The front half of the existing house was retained for its embodied energy and retrofitted with new insulation, double-glazed windows and window furnishings. The ground level has a concrete slab to provide thermal mass to help maintain stable internal temperatures. The new addition is lightweight construction, timber stud frames and timber cladding with two layers of insulation in walls. All windows are double-glazed with low-E coatings. The external timber is charred blackbutt and silvertop ash battens to the pergola.
The timber floors in the front half of the house are Vic ash in chipboard with a foilboard insulation. The stair is Vic ash. The clear-sealed concrete floor slab in the extension is ground and polished with a water-based finish. The upper level floors are covered in 100 per cent wool carpet over 25-millimetre chipboard sheet flooring and insulated where cantilevering.
All windows are double-glazed and low-E coated, except louvres which are single-glazed, low-E coated and used sparingly to maximise cross ventilation. Windows in the old part of the house are timber-framed Vic ash. Windows in the new part of the house are powder-coated aluminium.
Heating and cooling
A combination of ceiling fans and cross ventilation is the primary cooling. Reverse cycle air conditioning is provided in the living room and first floor rooms. Heating is provided through hydronic heating in the insulated non-structural concrete screed slab in the living rooms and in panels in the rest of the house.
Hot water system
Hot water is provided by a Sanden electric heat pump.

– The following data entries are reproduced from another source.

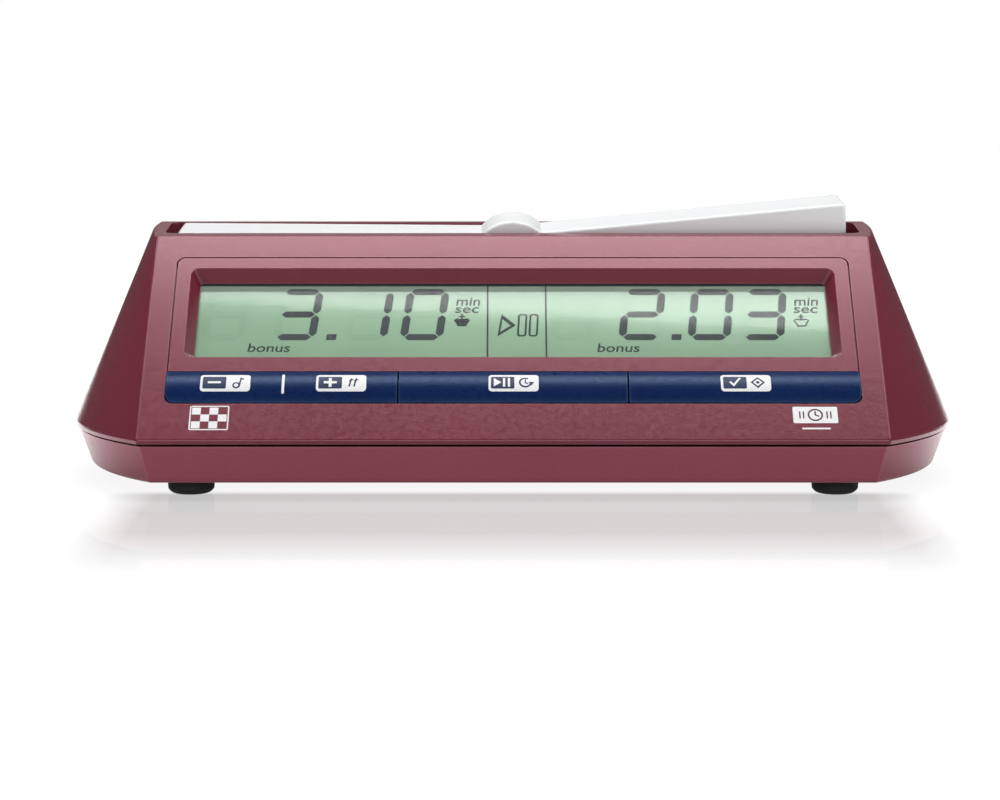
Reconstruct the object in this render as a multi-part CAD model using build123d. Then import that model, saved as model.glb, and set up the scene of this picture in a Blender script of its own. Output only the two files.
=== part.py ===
from build123d import *
from math import cos, radians, sin, sqrt, tan
import os

# Digital chess clock: a wedge-shaped case with a rocking lever on its deck.
# Millimetres. X runs along the clock, Y from front to back, Z up.
# The origin is the middle of the footprint, on the surface that the feet stand on.

# ---- Case ----------------------------------------------------------------------------------------
LENGTH = 228.0             # widest, at the belt between the two housings
DEPTH = 110.0              # front to back at the belt
END_BULGE = 21.9           # how far each curved end stands out past the straight panel
BELT_Z = 14.7              # foot of the leaning front panel
PANEL_ANGLE = 45.0         # lean of the front panel from the horizontal
PANEL_LENGTH = 66.6        # front panel, measured up its slope
DECK_TILT = 5.9            # the deck rises towards the back
DECK_FLARE = 1.9           # the deck is this much wider at the back, on each side
DECK_BULGE = 1.3           # crown of the deck's curved end edges
PANEL_WALL = 2.6
END_WALL = 2.6
BACK_WALL = 2.4
DECK_WALL = 2.4
RIM_HEIGHT = 1.1           # upright rim below the panel
EDGE_FILLET = 0.9          # outer edges of the upper housing

# ---- Base tray -----------------------------------------------------------------------------------
SEAM = 0.7                 # shadow gap between the housings
BASE_STEP = 0.8            # the tray stands back from the belt by this much
BASE_Z = 3.7               # underside of the tray
BASE_WALL = 2.2
BASE_FLOOR = 2.2
BASE_DRAFT_FRONT = 1.2     # how far the sides lean in from top to bottom
BASE_DRAFT_CORNER = 2.0
BASE_DRAFT_END = 3.4
BASE_FILLET = 1.5
LIP_HEIGHT = 1.4           # locating lip that stands inside the upper housing
LIP_WALL = 1.2
LIP_CLEARANCE = 0.25

# ---- Inset in the front panel --------------------------------------------------------------------
INSET_SIDE_MARGIN = 5.9
INSET_TOP_MARGIN = 7.25
INSET_BOTTOM_MARGIN = 11.3
INSET_RADIUS = 2.4
INSET_GAP = 0.4            # groove around the bezel
BEZEL_PLATE = 1.4          # thickness, and depth of the pocket it lies in
BEZEL_SIDE_BORDER = 3.9    # from the inset's edge to the display recess
BEZEL_TOP_BORDER = 3.75
BEZEL_BOTTOM_BORDER = 4.5
RECESS_DEPTH = 3.6
RECESS_DRAFT = 2.2         # the recess narrows by this much on each side
RECESS_RADIUS = 2.3
TUB_WALL = 1.9
TUB_CLEARANCE = 0.3

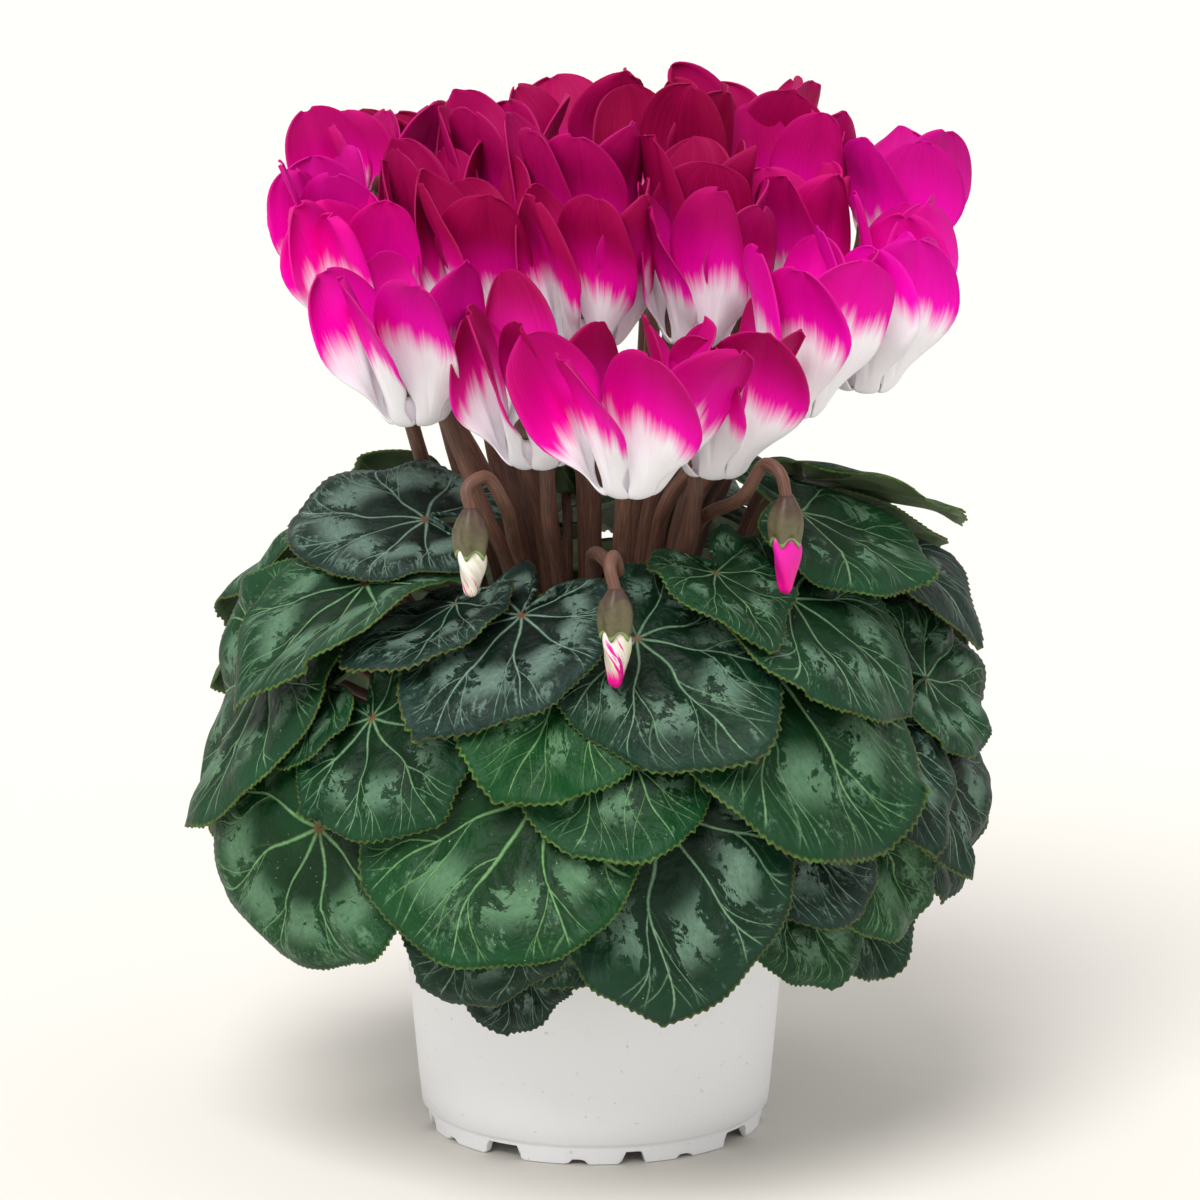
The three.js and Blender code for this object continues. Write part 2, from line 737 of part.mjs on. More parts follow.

Rainwater from all roofs, where practical, is harvested in a 5000-litre Kingspan Slimline Tank which provides water for toilet flushing, washing machine and garden irrigation. The tank is above ground and is intentionally a prominent yet subtle feature in the garden design.
The house uses low-energy LED lighting throughout.
A 4.8kW grid-connected solar power system has recently been installed with Enphase metered communication gateway.